-- begin --

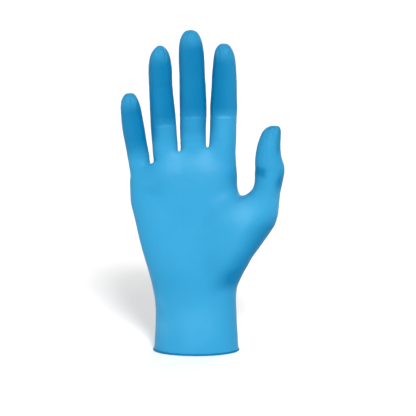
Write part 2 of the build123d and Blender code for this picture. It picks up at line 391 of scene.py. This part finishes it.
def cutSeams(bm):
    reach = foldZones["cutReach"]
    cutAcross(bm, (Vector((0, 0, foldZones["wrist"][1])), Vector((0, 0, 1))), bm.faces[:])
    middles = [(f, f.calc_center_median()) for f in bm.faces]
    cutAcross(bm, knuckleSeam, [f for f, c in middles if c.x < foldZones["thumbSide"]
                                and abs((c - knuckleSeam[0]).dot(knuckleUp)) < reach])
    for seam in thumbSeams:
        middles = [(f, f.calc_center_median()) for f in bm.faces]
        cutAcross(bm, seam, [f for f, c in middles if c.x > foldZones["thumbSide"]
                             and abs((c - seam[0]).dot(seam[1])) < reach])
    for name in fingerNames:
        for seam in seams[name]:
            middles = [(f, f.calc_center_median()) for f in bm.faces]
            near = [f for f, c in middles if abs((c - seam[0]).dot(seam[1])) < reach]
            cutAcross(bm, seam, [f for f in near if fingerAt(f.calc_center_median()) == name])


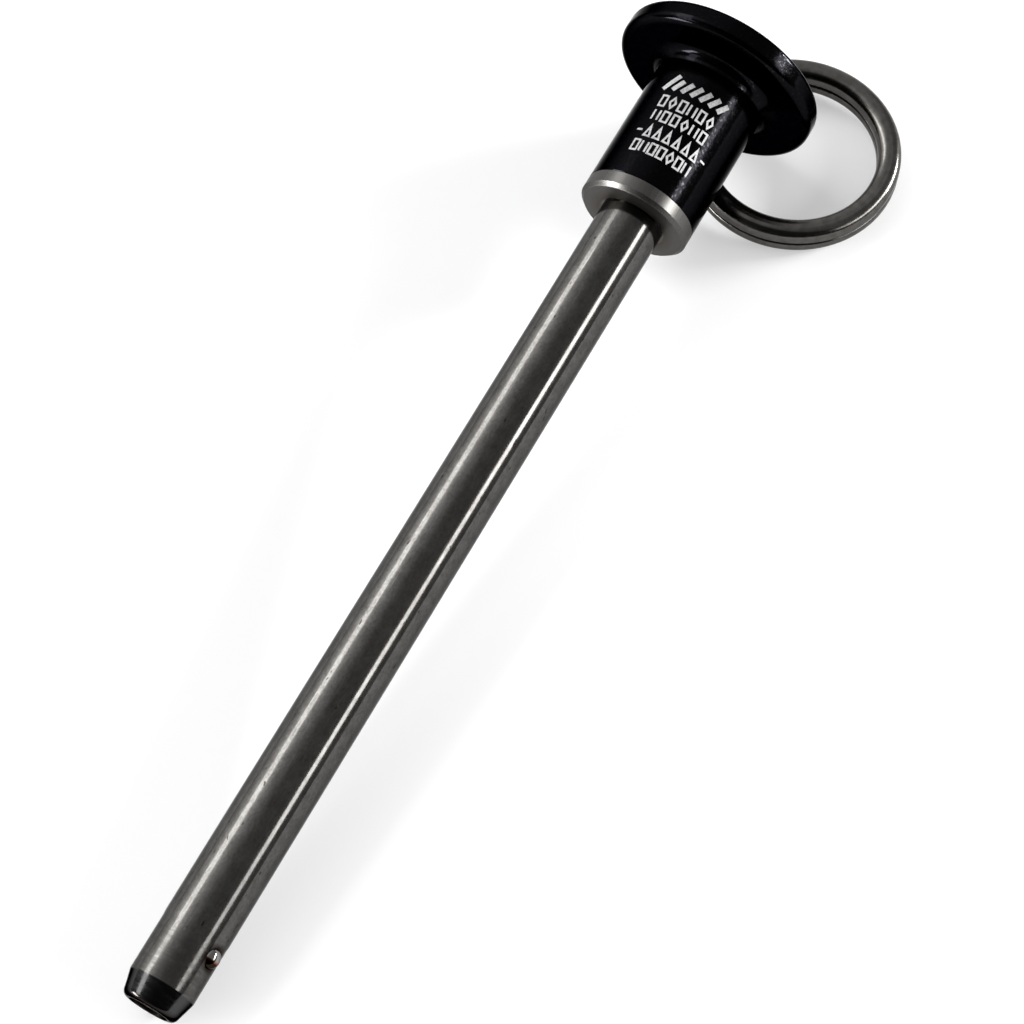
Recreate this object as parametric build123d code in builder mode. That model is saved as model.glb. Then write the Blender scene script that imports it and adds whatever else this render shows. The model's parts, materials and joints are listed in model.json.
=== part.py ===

-- end --

• [SET TASK]
Find every line above that contains the word "Blender", and return each one.

• [COMPLETED EXERCISE]
Write part 2 of the build123d and Blender code for this picture. It picks up at line 391 of scene.py. This part finishes it.
Recreate this object as parametric build123d code in builder mode. That model is saved as model.glb. Then write the Blender scene script that imports it and adds whatever else this render shows. The model's parts, materials and joints are listed in model.json.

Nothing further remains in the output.